▶ Work to be completed
Only the lines from the one holding "Continue the FreeCAD" through the one holding "return cut(body, *drills, *sinks)" are to be retyped, exactly as they appear, with both boundary lines included.

▶ The data
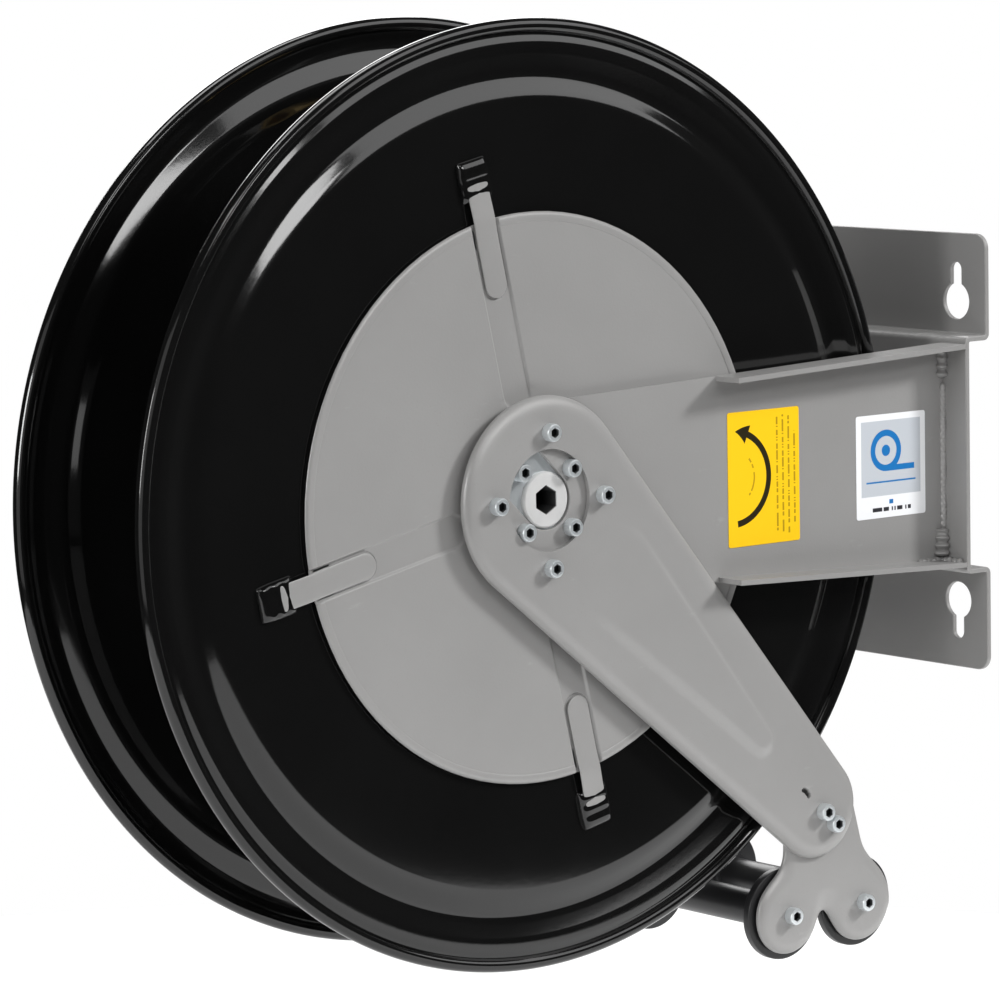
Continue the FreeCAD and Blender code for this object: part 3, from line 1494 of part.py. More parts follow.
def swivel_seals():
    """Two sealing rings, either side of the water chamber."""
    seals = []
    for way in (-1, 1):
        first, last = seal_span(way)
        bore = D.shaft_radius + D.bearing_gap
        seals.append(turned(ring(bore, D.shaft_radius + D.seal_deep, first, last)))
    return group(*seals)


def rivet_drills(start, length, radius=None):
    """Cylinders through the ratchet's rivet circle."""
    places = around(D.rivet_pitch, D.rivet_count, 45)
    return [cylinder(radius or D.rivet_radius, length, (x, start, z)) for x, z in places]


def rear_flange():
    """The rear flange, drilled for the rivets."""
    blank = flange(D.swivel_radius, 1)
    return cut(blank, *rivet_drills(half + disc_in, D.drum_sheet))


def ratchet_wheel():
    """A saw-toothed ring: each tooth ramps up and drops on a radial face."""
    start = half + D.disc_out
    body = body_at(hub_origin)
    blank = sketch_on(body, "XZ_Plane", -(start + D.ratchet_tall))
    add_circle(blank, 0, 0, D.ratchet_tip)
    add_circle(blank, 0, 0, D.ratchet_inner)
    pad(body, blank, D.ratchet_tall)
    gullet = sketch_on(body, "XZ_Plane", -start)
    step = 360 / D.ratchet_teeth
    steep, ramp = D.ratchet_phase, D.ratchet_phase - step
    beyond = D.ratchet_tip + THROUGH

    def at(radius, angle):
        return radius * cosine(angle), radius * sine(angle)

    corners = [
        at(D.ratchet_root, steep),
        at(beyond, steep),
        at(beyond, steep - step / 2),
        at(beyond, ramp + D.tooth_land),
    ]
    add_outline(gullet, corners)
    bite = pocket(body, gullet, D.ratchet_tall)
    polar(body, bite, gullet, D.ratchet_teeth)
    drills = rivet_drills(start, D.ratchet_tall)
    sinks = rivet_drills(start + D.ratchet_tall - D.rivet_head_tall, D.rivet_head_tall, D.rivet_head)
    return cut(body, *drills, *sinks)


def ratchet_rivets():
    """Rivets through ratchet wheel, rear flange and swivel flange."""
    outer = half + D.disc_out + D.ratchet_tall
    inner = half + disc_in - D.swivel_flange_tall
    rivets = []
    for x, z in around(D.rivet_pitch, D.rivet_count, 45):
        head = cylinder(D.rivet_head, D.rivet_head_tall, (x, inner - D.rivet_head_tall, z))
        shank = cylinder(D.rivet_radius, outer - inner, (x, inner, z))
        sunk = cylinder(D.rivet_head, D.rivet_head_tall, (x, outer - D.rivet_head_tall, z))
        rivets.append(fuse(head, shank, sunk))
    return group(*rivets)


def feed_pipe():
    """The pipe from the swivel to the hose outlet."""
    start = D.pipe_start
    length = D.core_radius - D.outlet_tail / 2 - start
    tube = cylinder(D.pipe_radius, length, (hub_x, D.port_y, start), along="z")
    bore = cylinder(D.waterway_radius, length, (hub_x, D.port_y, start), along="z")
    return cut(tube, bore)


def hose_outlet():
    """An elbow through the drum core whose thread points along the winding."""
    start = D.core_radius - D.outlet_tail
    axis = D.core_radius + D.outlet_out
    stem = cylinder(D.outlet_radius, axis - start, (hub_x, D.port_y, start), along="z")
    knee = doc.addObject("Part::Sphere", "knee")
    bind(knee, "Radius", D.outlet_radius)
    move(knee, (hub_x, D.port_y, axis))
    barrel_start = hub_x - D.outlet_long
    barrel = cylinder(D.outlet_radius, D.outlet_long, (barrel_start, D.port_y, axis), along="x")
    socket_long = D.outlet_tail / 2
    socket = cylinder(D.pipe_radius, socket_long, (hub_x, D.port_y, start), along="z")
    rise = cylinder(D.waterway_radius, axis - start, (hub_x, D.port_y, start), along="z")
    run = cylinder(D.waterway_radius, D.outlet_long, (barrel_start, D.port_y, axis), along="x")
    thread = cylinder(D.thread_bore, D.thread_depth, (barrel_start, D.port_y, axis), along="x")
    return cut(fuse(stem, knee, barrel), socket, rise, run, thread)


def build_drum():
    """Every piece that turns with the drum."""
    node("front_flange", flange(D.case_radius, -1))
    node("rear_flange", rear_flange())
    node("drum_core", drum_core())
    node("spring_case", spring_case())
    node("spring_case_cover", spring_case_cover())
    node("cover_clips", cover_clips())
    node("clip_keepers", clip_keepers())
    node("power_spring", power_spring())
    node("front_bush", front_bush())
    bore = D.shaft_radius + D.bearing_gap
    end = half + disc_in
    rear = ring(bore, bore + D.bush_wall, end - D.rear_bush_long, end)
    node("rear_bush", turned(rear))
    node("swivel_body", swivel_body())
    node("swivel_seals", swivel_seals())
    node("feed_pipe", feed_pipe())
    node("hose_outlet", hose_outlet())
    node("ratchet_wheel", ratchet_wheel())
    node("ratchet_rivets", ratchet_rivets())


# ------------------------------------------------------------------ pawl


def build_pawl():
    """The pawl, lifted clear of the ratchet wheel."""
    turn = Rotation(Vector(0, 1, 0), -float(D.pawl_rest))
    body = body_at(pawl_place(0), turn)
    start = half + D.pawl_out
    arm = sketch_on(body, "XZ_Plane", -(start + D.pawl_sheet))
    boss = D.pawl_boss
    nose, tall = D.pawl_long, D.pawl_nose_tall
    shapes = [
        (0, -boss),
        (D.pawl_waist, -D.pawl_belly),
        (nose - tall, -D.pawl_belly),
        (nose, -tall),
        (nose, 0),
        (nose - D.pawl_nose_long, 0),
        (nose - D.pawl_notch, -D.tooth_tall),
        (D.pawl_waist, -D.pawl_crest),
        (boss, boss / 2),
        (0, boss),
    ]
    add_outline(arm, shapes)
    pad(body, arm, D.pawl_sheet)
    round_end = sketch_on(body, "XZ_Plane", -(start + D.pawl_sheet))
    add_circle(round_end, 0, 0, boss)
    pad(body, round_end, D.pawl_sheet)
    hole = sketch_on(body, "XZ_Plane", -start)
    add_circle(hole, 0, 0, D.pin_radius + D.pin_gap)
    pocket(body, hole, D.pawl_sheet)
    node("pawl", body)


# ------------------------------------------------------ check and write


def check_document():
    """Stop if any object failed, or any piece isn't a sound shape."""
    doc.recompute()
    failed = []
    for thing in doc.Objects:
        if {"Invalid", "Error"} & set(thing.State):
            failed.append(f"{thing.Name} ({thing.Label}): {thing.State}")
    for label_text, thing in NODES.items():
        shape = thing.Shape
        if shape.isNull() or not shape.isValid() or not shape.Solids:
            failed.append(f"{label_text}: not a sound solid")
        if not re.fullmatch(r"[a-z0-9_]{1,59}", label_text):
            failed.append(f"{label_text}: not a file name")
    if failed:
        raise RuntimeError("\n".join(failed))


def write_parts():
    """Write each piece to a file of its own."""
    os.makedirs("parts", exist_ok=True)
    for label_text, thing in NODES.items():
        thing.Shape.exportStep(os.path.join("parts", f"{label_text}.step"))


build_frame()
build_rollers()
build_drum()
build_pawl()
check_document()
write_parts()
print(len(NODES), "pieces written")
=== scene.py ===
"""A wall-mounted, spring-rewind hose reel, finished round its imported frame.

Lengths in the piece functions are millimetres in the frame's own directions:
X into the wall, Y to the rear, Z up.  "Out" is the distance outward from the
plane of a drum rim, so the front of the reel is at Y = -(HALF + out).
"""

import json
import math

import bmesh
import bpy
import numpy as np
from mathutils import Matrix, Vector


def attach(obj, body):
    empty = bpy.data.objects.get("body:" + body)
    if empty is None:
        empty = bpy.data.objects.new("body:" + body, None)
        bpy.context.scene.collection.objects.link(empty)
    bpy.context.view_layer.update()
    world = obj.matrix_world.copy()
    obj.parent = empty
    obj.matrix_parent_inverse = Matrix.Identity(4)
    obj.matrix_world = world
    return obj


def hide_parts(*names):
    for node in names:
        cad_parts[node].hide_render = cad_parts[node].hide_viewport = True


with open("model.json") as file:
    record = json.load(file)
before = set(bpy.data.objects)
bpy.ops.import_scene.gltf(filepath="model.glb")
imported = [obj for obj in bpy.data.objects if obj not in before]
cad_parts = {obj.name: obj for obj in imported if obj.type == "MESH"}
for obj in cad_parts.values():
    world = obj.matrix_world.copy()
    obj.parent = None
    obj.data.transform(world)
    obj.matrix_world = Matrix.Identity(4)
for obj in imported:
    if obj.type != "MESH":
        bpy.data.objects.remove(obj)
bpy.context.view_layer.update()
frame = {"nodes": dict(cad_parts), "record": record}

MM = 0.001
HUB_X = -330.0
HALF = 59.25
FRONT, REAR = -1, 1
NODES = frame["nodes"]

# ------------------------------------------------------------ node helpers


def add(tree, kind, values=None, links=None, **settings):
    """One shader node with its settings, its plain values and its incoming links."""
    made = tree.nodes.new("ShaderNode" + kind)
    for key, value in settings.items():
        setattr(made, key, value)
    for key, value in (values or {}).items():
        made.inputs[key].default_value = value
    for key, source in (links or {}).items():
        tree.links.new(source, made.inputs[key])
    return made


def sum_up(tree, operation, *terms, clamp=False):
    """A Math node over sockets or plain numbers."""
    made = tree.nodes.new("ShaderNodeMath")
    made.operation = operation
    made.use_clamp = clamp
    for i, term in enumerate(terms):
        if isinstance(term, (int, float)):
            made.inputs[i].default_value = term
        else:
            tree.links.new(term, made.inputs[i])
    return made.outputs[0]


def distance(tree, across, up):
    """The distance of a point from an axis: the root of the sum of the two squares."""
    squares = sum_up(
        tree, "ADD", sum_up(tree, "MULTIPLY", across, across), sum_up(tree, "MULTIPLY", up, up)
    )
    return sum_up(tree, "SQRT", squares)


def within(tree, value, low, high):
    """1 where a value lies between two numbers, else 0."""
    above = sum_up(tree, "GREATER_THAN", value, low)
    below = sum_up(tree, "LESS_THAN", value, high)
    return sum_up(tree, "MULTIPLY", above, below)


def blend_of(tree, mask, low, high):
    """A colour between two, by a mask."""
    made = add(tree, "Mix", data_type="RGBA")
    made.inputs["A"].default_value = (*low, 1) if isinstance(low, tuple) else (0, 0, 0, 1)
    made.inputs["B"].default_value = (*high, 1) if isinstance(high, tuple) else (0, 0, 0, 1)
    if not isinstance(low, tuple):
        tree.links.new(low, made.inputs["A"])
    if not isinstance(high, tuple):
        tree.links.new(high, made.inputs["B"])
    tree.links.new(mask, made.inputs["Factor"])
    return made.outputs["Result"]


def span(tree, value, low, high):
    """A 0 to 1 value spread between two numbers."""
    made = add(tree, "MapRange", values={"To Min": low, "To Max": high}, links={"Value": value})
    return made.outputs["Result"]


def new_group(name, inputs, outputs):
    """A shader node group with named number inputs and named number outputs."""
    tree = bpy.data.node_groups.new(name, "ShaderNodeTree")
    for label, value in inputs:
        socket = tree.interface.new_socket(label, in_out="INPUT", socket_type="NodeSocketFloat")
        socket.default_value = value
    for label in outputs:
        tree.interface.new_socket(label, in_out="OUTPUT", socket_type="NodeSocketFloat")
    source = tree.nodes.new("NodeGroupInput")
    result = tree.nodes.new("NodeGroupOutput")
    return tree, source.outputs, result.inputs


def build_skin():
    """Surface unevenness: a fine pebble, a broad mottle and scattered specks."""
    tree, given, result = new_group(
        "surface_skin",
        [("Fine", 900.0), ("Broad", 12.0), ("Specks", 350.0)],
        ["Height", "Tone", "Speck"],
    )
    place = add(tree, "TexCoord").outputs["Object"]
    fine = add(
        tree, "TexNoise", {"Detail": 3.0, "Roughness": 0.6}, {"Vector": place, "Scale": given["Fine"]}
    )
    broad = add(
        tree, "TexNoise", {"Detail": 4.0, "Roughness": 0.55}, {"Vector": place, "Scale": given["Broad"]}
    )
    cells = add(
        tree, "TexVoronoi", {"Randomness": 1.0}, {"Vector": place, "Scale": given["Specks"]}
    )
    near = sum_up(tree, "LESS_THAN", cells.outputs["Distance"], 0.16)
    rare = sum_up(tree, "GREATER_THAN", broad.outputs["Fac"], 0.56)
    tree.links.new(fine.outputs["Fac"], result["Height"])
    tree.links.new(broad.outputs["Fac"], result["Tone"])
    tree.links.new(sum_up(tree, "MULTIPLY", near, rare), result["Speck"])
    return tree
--
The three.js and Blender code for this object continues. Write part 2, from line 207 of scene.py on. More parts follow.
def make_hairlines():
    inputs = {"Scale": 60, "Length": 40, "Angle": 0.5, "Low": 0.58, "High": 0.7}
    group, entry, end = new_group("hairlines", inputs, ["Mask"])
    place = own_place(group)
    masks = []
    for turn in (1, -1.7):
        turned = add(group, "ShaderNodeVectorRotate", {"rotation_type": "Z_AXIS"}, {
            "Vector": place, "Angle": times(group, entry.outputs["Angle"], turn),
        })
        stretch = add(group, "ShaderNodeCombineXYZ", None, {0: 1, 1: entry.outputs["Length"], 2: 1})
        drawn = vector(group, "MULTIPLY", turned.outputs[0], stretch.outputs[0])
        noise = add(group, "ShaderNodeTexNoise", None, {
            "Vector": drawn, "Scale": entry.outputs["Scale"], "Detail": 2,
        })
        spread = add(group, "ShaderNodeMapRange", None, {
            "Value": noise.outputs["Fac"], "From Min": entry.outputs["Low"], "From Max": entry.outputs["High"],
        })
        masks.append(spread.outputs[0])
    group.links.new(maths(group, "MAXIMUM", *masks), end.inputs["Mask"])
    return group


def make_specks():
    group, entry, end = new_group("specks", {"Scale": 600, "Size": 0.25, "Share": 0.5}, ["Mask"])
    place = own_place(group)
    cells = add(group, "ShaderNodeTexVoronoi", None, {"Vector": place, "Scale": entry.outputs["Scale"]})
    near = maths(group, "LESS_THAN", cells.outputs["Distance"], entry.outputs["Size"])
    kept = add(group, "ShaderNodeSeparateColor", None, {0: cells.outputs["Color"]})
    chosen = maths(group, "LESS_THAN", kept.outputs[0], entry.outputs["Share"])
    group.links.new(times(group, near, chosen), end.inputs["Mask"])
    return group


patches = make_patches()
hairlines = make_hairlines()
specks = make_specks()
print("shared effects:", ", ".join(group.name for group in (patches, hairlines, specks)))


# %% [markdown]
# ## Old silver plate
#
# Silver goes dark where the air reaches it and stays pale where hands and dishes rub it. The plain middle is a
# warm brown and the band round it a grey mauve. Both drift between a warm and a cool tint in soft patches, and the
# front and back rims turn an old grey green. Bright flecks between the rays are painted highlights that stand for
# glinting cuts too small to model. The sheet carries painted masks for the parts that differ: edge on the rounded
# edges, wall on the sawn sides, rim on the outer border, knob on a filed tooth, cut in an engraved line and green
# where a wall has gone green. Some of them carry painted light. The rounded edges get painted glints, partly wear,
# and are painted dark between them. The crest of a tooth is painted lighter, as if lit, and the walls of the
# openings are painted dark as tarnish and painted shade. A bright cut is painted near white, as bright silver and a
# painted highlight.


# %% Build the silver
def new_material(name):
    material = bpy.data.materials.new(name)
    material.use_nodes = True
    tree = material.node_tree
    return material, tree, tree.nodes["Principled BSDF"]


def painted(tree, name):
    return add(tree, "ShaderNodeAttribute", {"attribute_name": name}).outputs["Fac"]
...
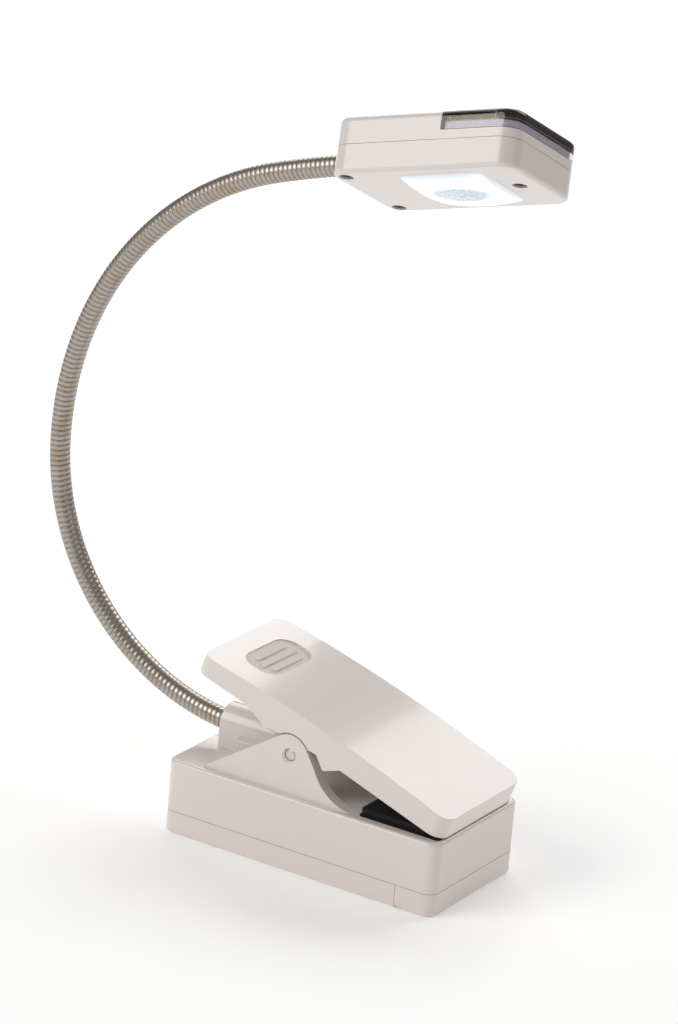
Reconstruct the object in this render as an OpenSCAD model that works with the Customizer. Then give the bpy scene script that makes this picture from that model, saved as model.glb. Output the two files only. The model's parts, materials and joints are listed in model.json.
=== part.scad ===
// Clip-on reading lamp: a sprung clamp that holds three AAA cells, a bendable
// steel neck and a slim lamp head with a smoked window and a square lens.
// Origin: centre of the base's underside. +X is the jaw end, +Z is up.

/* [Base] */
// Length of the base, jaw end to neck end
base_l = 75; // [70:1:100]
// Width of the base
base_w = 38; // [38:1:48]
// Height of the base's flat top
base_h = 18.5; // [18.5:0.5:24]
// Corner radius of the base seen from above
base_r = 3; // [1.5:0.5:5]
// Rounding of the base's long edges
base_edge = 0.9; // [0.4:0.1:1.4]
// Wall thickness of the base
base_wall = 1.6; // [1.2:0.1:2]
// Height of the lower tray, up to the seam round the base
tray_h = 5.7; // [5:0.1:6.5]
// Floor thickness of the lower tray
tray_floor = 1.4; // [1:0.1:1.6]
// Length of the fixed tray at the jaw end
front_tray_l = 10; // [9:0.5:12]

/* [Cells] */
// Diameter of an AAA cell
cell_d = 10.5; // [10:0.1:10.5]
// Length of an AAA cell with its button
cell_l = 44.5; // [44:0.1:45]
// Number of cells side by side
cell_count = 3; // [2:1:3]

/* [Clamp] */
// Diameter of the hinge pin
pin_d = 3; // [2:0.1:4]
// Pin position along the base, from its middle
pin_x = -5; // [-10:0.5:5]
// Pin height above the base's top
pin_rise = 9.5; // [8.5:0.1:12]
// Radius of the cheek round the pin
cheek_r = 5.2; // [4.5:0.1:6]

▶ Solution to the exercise
Continue the FreeCAD and Blender code for this object: part 3, from line 1494 of part.py. More parts follow.
def swivel_seals():
    """Two sealing rings, either side of the water chamber."""
    seals = []
    for way in (-1, 1):
        first, last = seal_span(way)
        bore = D.shaft_radius + D.bearing_gap
        seals.append(turned(ring(bore, D.shaft_radius + D.seal_deep, first, last)))
    return group(*seals)


def rivet_drills(start, length, radius=None):
    """Cylinders through the ratchet's rivet circle."""
    places = around(D.rivet_pitch, D.rivet_count, 45)
    return [cylinder(radius or D.rivet_radius, length, (x, start, z)) for x, z in places]


def rear_flange():
    """The rear flange, drilled for the rivets."""
    blank = flange(D.swivel_radius, 1)
    return cut(blank, *rivet_drills(half + disc_in, D.drum_sheet))


def ratchet_wheel():
    """A saw-toothed ring: each tooth ramps up and drops on a radial face."""
    start = half + D.disc_out
    body = body_at(hub_origin)
    blank = sketch_on(body, "XZ_Plane", -(start + D.ratchet_tall))
    add_circle(blank, 0, 0, D.ratchet_tip)
    add_circle(blank, 0, 0, D.ratchet_inner)
    pad(body, blank, D.ratchet_tall)
    gullet = sketch_on(body, "XZ_Plane", -start)
    step = 360 / D.ratchet_teeth
    steep, ramp = D.ratchet_phase, D.ratchet_phase - step
    beyond = D.ratchet_tip + THROUGH

    def at(radius, angle):
        return radius * cosine(angle), radius * sine(angle)

    corners = [
        at(D.ratchet_root, steep),
        at(beyond, steep),
        at(beyond, steep - step / 2),
        at(beyond, ramp + D.tooth_land),
    ]
    add_outline(gullet, corners)
    bite = pocket(body, gullet, D.ratchet_tall)
    polar(body, bite, gullet, D.ratchet_teeth)
    drills = rivet_drills(start, D.ratchet_tall)
    sinks = rivet_drills(start + D.ratchet_tall - D.rivet_head_tall, D.rivet_head_tall, D.rivet_head)
    return cut(body, *drills, *sinks)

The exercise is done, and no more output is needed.